Before going into training we should make a few helper functions. The first one should interpret the output of the network, which we know to be a logits of each category. We can use `Tensor.topk` to get the index of the greatest value:

In [None]:
def category_from_output(output):
    # returns top_k_values, top_k_indices
    top_values, top_idx = output.data.topk(1)
    category_idx = top_idx[0][0]  # gets the index for the top value of the first batch element
    return all_categories[category_idx], category_idx

We want a quick way to get a training example (a name and its language):

In [None]:
import random

def random_training_pair(bs=1):
    lines = []
    categories = []

    # each batch element is a random line from a random language
    for b in range(bs):
      category = random.choice(all_categories)
      line = random.choice(category_lines[category])
      
      lines.append(line)
      categories.append(category)
      
    # build the ground truth labels
    categories_tensor = torch.LongTensor([all_categories.index(c) for c in categories])
    # use our previous helper function to build the batch
    # from a list of sequences of characters
    lines_tensor = create_batch(lines)
    
    return categories_tensor, lines_tensor

## Training the network

Now all it takes to train this network is showing it a bunch of examples, have it making guesses, and tell it if it's wrong.

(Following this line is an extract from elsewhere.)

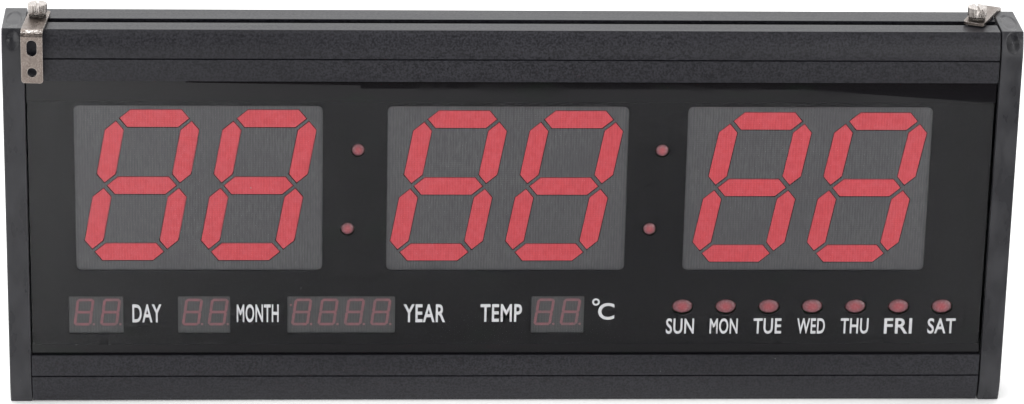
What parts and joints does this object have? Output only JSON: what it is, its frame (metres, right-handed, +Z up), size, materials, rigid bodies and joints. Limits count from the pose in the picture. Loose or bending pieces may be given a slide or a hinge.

Since the output of the networks consists of logits - and the task is classification - we can use a standard cross-entropy loss.

In [None]:
criterion = nn.CrossEntropyLoss()

Now we instantiate a standard training loop where we will:

*   forward the input to the network
*   compute the loss
*   perform backpropagation
*   make a step with the optimizer
*   reset the optimizer/network's grad

In [None]:
def train(rnn, optimizer, categories_tensor, lines_tensor):

    optimizer.zero_grad()    
    output = rnn(lines_tensor)

    loss = criterion(output, categories_tensor)
    loss.backward()

    optimizer.step()

    return output, loss.item()

Now we just have to:
* instatiate the network
* instatiate the optimizer
* run the training step for a given number of iterations

In [None]:
# initialize the network:
n_hidden = 128
rnn = SimpleRNN(n_letters, n_hidden, n_categories)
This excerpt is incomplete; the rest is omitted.